PROBLEM TO WORK ON
Everything from the line containing "---- Every node" to the line containing "Vector(map(max, high, point))", both lines included, must be copied exactly; nothing else should be.

STORED DATA
**********

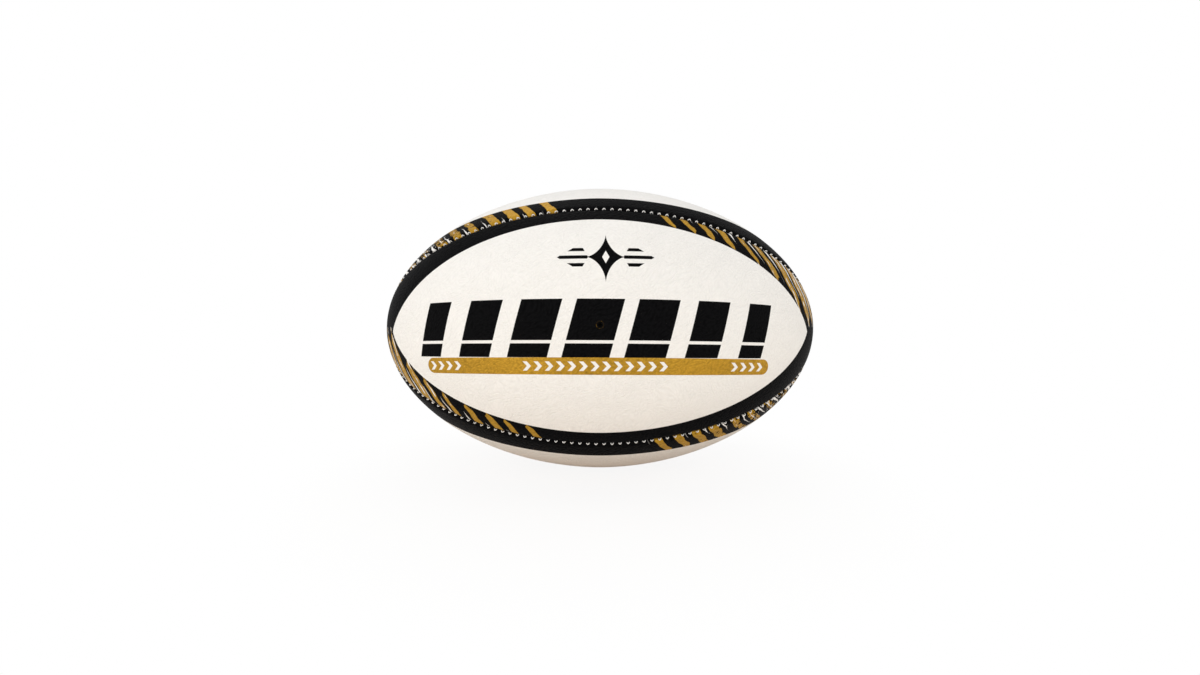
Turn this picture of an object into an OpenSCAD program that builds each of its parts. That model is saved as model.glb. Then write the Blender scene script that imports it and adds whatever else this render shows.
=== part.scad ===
// Four-panel rugby ball, hand stitched, lying on its side.
// The long axis is X, +Z is up, and the origin is the centre of the ball.
// The front panel faces -Y and holds the inflation valve.
// Each panel is a moulded rubber skin on three bonded cloth plies. Its edges turn inwards and are
// sewn to the next panel's, and a bladder with a needle valve fills the casing.

/* [Ball] */
// Length from tip to tip
ball_length = 290; // [270:1:300]
// Diameter at the middle
ball_diameter = 188; // [176:1:197]
// Fullness of the long profile: 2 is a true ellipse, and less has sharper tips
profile_power = 1.92; // [1.86:0.01:2]

/* [Panels] */
// Thickness of the moulded rubber skin
rubber_thickness = 1.2; // [1:0.1:1.4]
// Thickness of one cloth ply
ply_thickness = 0.4; // [0.3:0.05:0.45]
// How far the turned-in edges reach below the outer surface
turned_edge_depth = 6.2; // [5.8:0.1:8]
// Width of the slot between two turned-in edges, which pressure opens as far as the thread lets it
seam_opening = 0.8; // [0.4:0.1:1.2]

/* [Stitching] */
// Distance from one stitch to the next along the seam
stitch_pitch = 4.5; // [4:0.1:7]
// Distance from each tip to the first stitch
first_stitch = 9; // [8:0.5:14]
// Diameter of the waxed thread where it crosses the seam
thread_diameter = 0.9; // [0.7:0.05:1]
// Width of the thread where it is pulled flat along the cloth
thread_flat = 1.1; // [1:0.05:1.3]
// Room that the awl leaves round the thread in a hole
awl_clearance = 0.15; // [0.1:0.05:0.2]
// Cloth left between the awl's holes and the curve of the panel
hole_margin = 0.45; // [0.4:0.05:0.6]
// Diameter of the knots at the ends of a seam
knot_diameter = 2; // [1.6:0.1:2.2]

/* [Bladder] */
// Wall of the inflated bladder
bladder_wall = 0.6; // [0.4:0.1:1]
// Gap between the bladder and what it presses on
bladder_clearance = 0.25; // [0.2:0.05:0.4]

/* [Valve] */
// Hole in the rubber skin over the valve
skin_hole = 2.8; // [2.6:0.1:4]
// Diameter of the bore that takes the pump needle
needle_bore = 2; // [1.8:0.1:2.2]
// Length of that bore
needle_bore_length = 5; // [4:0.5:7]
// Diameter of the self-sealing core
core_diameter = 4.6; // [4:0.1:5.2]
// Diameter of the core's head
core_head_diameter = 6.4; // [5.8:0.1:7]
// Thickness of the core's head
core_head_thickness = 1.6; // [1.2:0.1:2.2]
// Diameter of the valve's boss and stem
stem_diameter = 9.4; // [8.6:0.1:11]
// Length of the valve from the boss's face to the stem's end
valve_length = 17; // [14:0.5:22]
// Diameter of the flange bonded inside the bladder
valve_flange_diameter = 28; // [24:1:34]
// Thickness of that flange
valve_flange_thickness = 1.2; // [1:0.1:1.6]
// Diameter of the rubber patch that covers the flange
patch_diameter = 40; // [38:1:48]
// Thickness of the patch
patch_thickness = 0.7; // [0.5:0.1:1]
// Gap between the boss and the skin and cloth round it
boss_clearance = 0.25; // [0.2:0.05:0.35]
// Width of the needle slit in the core
slit_width = 2.8; // [2.4:0.1:3.4]
// Gap of the closed slit
slit_gap = 0.12; // [0.1:0.01:0.2]

/* [Hidden] */
// Panels, each with the angle about X that takes it from facing +Z to its place
PANEL_ANGLES = [["front", 90], ["top", 0], ["back", -90], ["bottom", 180]];
// Seams, each with the angle about X that takes it from +Z to its place
SEAM_ANGLES = [["front_top", 45], ["top_back", -45], ["back_bottom", -135], ["bottom_front", 135]];
PLIES = ["outer", "middle", "inner"];

skin_colour = [0.94, 0.92, 0.89];
ply_colours = [[0.86, 0.84, 0.78], [0.80, 0.78, 0.72], [0.74, 0.72, 0.66]];
thread_colour = [0.95, 0.95, 0.93];
bladder_colour = [0.80, 0.66, 0.42];
valve_colour = [0.12, 0.12, 0.12];
patch_colour = [0.45, 0.34, 0.22];

half_length = ball_length / 2;
half_diameter = ball_diameter / 2;
half_opening = seam_opening / 2;
laminate = rubber_thickness + ply_thickness * len(PLIES);
lip_radius = laminate;              // a folded sheet's outer radius is its own thickness
profile_steps = 36;                 // steps of the long profile from tip to tip
lip_steps = 4;                      // steps round a lip
reach = ball_length;                // longer than anything that it has to cut
over = 1;                           // how far a cut runs past a face
cutter_clear = 3;                   // how far the lip's cutter stands above the outer surface
cutter_drop = 5.8;                  // how far its end rings hang below the tips
round_fn = 48;
thread_fn = 24;

// ---- The long profile ----

// Point of the outer profile, [x, radius], at an angle from 0 at the +X tip to 180 at the -X tip
function outline(angle) = let (c = cos(angle), s = sin(angle), e = 2 / profile_power)
    [half_length * sign(c) * pow(abs(c), e), half_diameter * pow(max(s, 0), e)];

// Outward normal of the profile there
function outline_normal(angle) = let (
    p = outline(angle),
    q = profile_power - 1,
    n = [sign(p[0]) * pow(abs(p[0]) / half_length, q) / half_length,
         pow(p[1] / half_diameter, q) / half_diameter])
    n / norm(n);

function profile_point(angle, depth) = outline(angle) - depth * outline_normal(angle);

// The profile at one depth below the outer surface, between two angles
function profile_points(depth, from = 0, to = 180) =
    [for (i = [0 : profile_steps]) profile_point(from + (to - from) * i / profile_steps, depth)];

// The solid inside the surface that lies at one depth below the outer surface
module ovoid(depth) {
    rotate([0, 90, 0])
        rotate_extrude($fn = 96)
            polygon([for (p = profile_points(depth)) [p[1], p[0]]]);
}

// The quarter that faces +Z, with both its flat sides set in by one distance
module quarter(inset) {
    rotate([45, 0, 0])
        translate([-reach, inset, inset])
            cube([2 * reach, reach, reach]);
}

// One layer of a panel that faces +Z: the curved sheet and its two turned-in edges
module panel_layer(outer, inner) {
    difference() {
        intersection() {
            ovoid(outer);
            quarter(half_opening + outer);
        }
        intersection() {
            ovoid(inner);
            quarter(half_opening + inner);
        }
        ovoid(turned_edge_depth);
    }
}

// Puts children made for the seam at +Y of a panel that faces +Z on both its edges
module on_both_edges() {
    for (side = [0, 1])
        mirror([0, side, 0])
            rotate([45, 0, 0])
                children();
}

// ---- Seams ----

// What the round lip leaves out beside a seam, in the seam's section: [across, up]
lip_section = let (
    a = half_opening,
    r = lip_radius)
    concat(
        [[-over, cutter_clear], [-over, -r], [a, -r]],
        [for (i = [1 : lip_steps]) let (t = 90 * i / lip_steps) [a + r * (1 - cos(t)), -r * (1 - sin(t))]],
        [[a + r, cutter_clear]]);

// The lip's section swept along the seam, with a first and a last ring past the tips
module lip_cutter() {
    n = len(lip_section);
    angles = [for (i = [0 : profile_steps]) 180 * i / profile_steps];
    rings = concat(
        [[outline(0) - [0, cutter_drop], [1, 0]]],
        [for (a = angles) [outline(a), outline_normal(a)]],
        [[outline(180) - [0, cutter_drop], [-1, 0]]]);
    points = [for (r = rings, q = lip_section)
        [r[0][0] + q[1] * r[1][0], q[0], r[0][1] + q[1] * r[1][1]]];
    sides = [for (j = [0 : len(rings) - 2], k = [0 : n - 1]) let (k2 = (k + 1) % n)
        each [[j * n + k, j * n + k2, (j + 1) * n + k2], [j * n + k, (j + 1) * n + k2, (j + 1) * n + k]]];
    caps = [[for (k = [n - 1 : -1 : 0]) k], [for (k = [0 : n - 1]) (len(rings) - 1) * n + k]];
    polyhedron(points = points, faces = concat(sides, caps), convexity = 6);
}

// Distance along the profile from the +X tip, in small steps, and the angle at each
arc_steps = 360;
arc_angles = [for (i = [0 : arc_steps]) 180 * i / arc_steps];
arc_lengths = [for (i = 0, s = 0; i <= arc_steps;
    s = s + (i < arc_steps ? norm(outline(arc_angles[i + 1]) - outline(arc_angles[i])) : 0), i = i + 1) s];
angle_of_length = [for (i = [0 : arc_steps]) [arc_lengths[i], arc_angles[i]]];

seam_length = arc_lengths[arc_steps];
stitch_count = floor((seam_length - 2 * first_stitch) / stitch_pitch) + 1;
stitch_spacing = (seam_length - 2 * first_stitch) / (stitch_count - 1);
stitch_angles = [for (k = [0 : stitch_count - 1])
    lookup(first_stitch + k * stitch_spacing, angle_of_length)];

awl_diameter = thread_diameter + 2 * awl_clearance;
thread_depth = laminate + hole_margin + awl_diameter / 2;
cloth_side = half_opening + laminate;         // from the middle of the seam to the cloth's face

// Puts children at every stitch of the seam at +Z, with their Z across the seam
module at_stitches() {
    for (a = stitch_angles) {
        p = profile_point(a, thread_depth);
        translate([p[0], 0, p[1]])
            rotate([-90, 0, 0])
                children();
    }
}

module awl_holes() {
    on_both_edges()
        at_stitches()
            translate([0, 0, -over])
                cylinder(h = cloth_side + 2 * over, d = awl_diameter, $fn = thread_fn);
}

// The thread pulled flat along the cloth on one side of the seam
module thread_run() {
    from = stitch_angles[0];
    to = stitch_angles[stitch_count - 1];
    upper = profile_points(thread_depth - thread_flat / 2, from, to);
    lower = profile_points(thread_depth + thread_flat / 2, from, to);
    n = len(lower);
    translate([0, cloth_side + thread_diameter, 0])
        rotate([90, 0, 0])
            linear_extrude(thread_diameter)
                polygon(concat(upper, [for (i = [1 : n]) lower[n - i]]));
}

// ---- Sub-parts ----

module panel(turn, with_valve) {
    color(skin_colour)
        rotate([turn, 0, 0])
            difference() {
                panel_layer(0, rubber_thickness);
                on_both_edges() lip_cutter();
                awl_holes();
                if (with_valve)
                    cylinder(h = reach, d = skin_hole, $fn = round_fn);
            }
}

module ply(turn, index, with_valve) {
    outer = rubber_thickness + index * ply_thickness;
    color(ply_colours[index])
        rotate([turn, 0, 0])
            difference() {
                panel_layer(outer, outer + ply_thickness);
                awl_holes();
                if (with_valve)
                    cylinder(h = reach, d = stem_diameter + 2 * boss_clearance, $fn = round_fn);
            }
}

module stitching(turn) {
    crossing = 2 * cloth_side + thread_diameter;
    color(thread_colour)
        rotate([turn, 0, 0]) {
            at_stitches()
                cylinder(h = crossing, d = thread_diameter, center = true, $fn = thread_fn);
            for (side = [0, 1])
                mirror([0, side, 0]) {
                    thread_run();
                    for (k = [0, stitch_count - 1]) {
                        p = profile_point(stitch_angles[k], thread_depth);
                        translate([p[0], cloth_side + thread_diameter / 2, p[1]])
                            rotate([90, 0, 0])
                                cylinder(h = thread_diameter, d = knot_diameter, center = true, $fn = thread_fn);
                    }
                }
        }
}

bladder_depth = laminate + bladder_clearance;
channel_depth = turned_edge_depth + bladder_clearance;
channel_reach = cloth_side + thread_diameter + bladder_clearance;

// The bladder's form, which closes round the turned-in edges in a channel at each seam
module bladder_form(inset) {
    ovoid(channel_depth + inset);
    difference() {
        ovoid(bladder_depth + inset);
        for (turn = [45, -45])
            rotate([turn, 0, 0])
                cube([2 * reach, 2 * (channel_reach + inset), 2 * reach], center = true);
    }
}

module bladder() {
    color(bladder_colour)
        difference() {
            bladder_form(0);
            bladder_form(bladder_wall);
            rotate([90, 0, 0])
                cylinder(h = reach, d = stem_diameter, $fn = round_fn);
        }
}

boss_face = half_diameter - rubber_thickness - boss_clearance;
flange_depth = bladder_depth + bladder_wall;

// A disc of one diameter between two depths below the outer surface, over the valve
module curved_disc(diameter, outer, inner) {
    intersection() {
        difference() {
            ovoid(outer);
            ovoid(inner);
        }
        cylinder(h = reach, d = diameter, $fn = round_fn);
    }
}

module valve_stem() {
    color(valve_colour)
        rotate([90, 0, 0])
            difference() {
                union() {
                    curved_disc(valve_flange_diameter, flange_depth, flange_depth + valve_flange_thickness);
                    translate([0, 0, boss_face - valve_length])
                        cylinder(h = valve_length, d = stem_diameter, $fn = round_fn);
                }
                translate([0, 0, boss_face - valve_length - over])
                    cylinder(h = valve_length + 2 * over, d = core_diameter, $fn = round_fn);
                translate([0, 0, boss_face - core_head_thickness])
                    cylinder(h = core_head_thickness + over, d = core_head_diameter, $fn = round_fn);
            }
}

module valve_core() {
    color(valve_colour)
        rotate([90, 0, 0])
            difference() {
                union() {
                    translate([0, 0, boss_face - core_head_thickness])
                        cylinder(h = core_head_thickness, d = core_head_diameter, $fn = round_fn);
                    translate([0, 0, boss_face - valve_length])
                        cylinder(h = valve_length, d = core_diameter, $fn = round_fn);
                }
                translate([0, 0, boss_face - needle_bore_length])
                    cylinder(h = needle_bore_length + over, d = needle_bore, $fn = round_fn);
                translate([0, 0, boss_face - (needle_bore_length + valve_length + over) / 2])
                    cube([slit_width, slit_gap, valve_length - needle_bore_length + over], center = true);
            }
}

module valve_patch() {
    flange_inside = flange_depth + valve_flange_thickness;
    color(patch_colour)
        rotate([90, 0, 0])
            difference() {
                curved_disc(patch_diameter, flange_depth, flange_inside + patch_thickness);
                curved_disc(valve_flange_diameter, flange_depth - over, flange_inside);
                cylinder(h = reach, d = stem_diameter, $fn = round_fn);
            }
}

// ---- Every node ----

for (p = PANEL_ANGLES) {
    panel(p[1], p[0] == "front");
    for (i = [0 : len(PLIES) - 1])
        ply(p[1], i, p[0] == "front");
}
for (s = SEAM_ANGLES)
    stitching(s[1]);
bladder();
valve_stem();
valve_core();
valve_patch();
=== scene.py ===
"""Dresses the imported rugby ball: printed and pebbled skins, waxed stitches, cloth, bladder and valve."""

import math
from typing import NamedTuple

import bmesh
import bpy
import numpy as np
from bpy.props import FloatProperty, FloatVectorProperty, IntProperty, PointerProperty
from mathutils import Matrix, Vector


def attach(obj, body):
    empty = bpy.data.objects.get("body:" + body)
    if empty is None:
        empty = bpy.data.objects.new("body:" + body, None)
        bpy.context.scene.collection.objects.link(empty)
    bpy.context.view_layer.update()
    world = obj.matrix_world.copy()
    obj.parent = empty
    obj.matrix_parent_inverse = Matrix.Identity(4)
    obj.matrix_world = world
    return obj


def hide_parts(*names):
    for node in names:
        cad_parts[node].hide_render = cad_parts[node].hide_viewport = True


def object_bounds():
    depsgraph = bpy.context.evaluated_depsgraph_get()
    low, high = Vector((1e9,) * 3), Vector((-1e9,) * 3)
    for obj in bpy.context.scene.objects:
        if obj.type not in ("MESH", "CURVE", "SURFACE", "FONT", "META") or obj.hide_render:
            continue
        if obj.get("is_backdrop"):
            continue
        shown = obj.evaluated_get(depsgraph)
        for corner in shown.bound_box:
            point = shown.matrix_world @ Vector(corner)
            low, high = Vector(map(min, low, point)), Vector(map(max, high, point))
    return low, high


bl_info = {
    "name": "Rugby ball",
    "version": (1, 0, 0),
    "blender": (4, 5, 0),
    "location": "3D Viewport > Sidebar > Ball",
    "description": "Makes a four-panel rugby ball with printed skins and sewn seams",
    "category": "Add Mesh",
}

MM = 0.001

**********

EXERCISE OUTPUT
// ---- Every node ----

for (p = PANEL_ANGLES) {
    panel(p[1], p[0] == "front");
    for (i = [0 : len(PLIES) - 1])
        ply(p[1], i, p[0] == "front");
}
for (s = SEAM_ANGLES)
    stitching(s[1]);
bladder();
valve_stem();
valve_core();
valve_patch();
=== scene.py ===
"""Dresses the imported rugby ball: printed and pebbled skins, waxed stitches, cloth, bladder and valve."""

import math
from typing import NamedTuple

import bmesh
import bpy
import numpy as np
from bpy.props import FloatProperty, FloatVectorProperty, IntProperty, PointerProperty
from mathutils import Matrix, Vector


def attach(obj, body):
    empty = bpy.data.objects.get("body:" + body)
    if empty is None:
        empty = bpy.data.objects.new("body:" + body, None)
        bpy.context.scene.collection.objects.link(empty)
    bpy.context.view_layer.update()
    world = obj.matrix_world.copy()
    obj.parent = empty
    obj.matrix_parent_inverse = Matrix.Identity(4)
    obj.matrix_world = world
    return obj


def hide_parts(*names):
    for node in names:
        cad_parts[node].hide_render = cad_parts[node].hide_viewport = True


def object_bounds():
    depsgraph = bpy.context.evaluated_depsgraph_get()
    low, high = Vector((1e9,) * 3), Vector((-1e9,) * 3)
    for obj in bpy.context.scene.objects:
        if obj.type not in ("MESH", "CURVE", "SURFACE", "FONT", "META") or obj.hide_render:
            continue
        if obj.get("is_backdrop"):
            continue
        shown = obj.evaluated_get(depsgraph)
        for corner in shown.bound_box:
            point = shown.matrix_world @ Vector(corner)
            low, high = Vector(map(min, low, point)), Vector(map(max, high, point))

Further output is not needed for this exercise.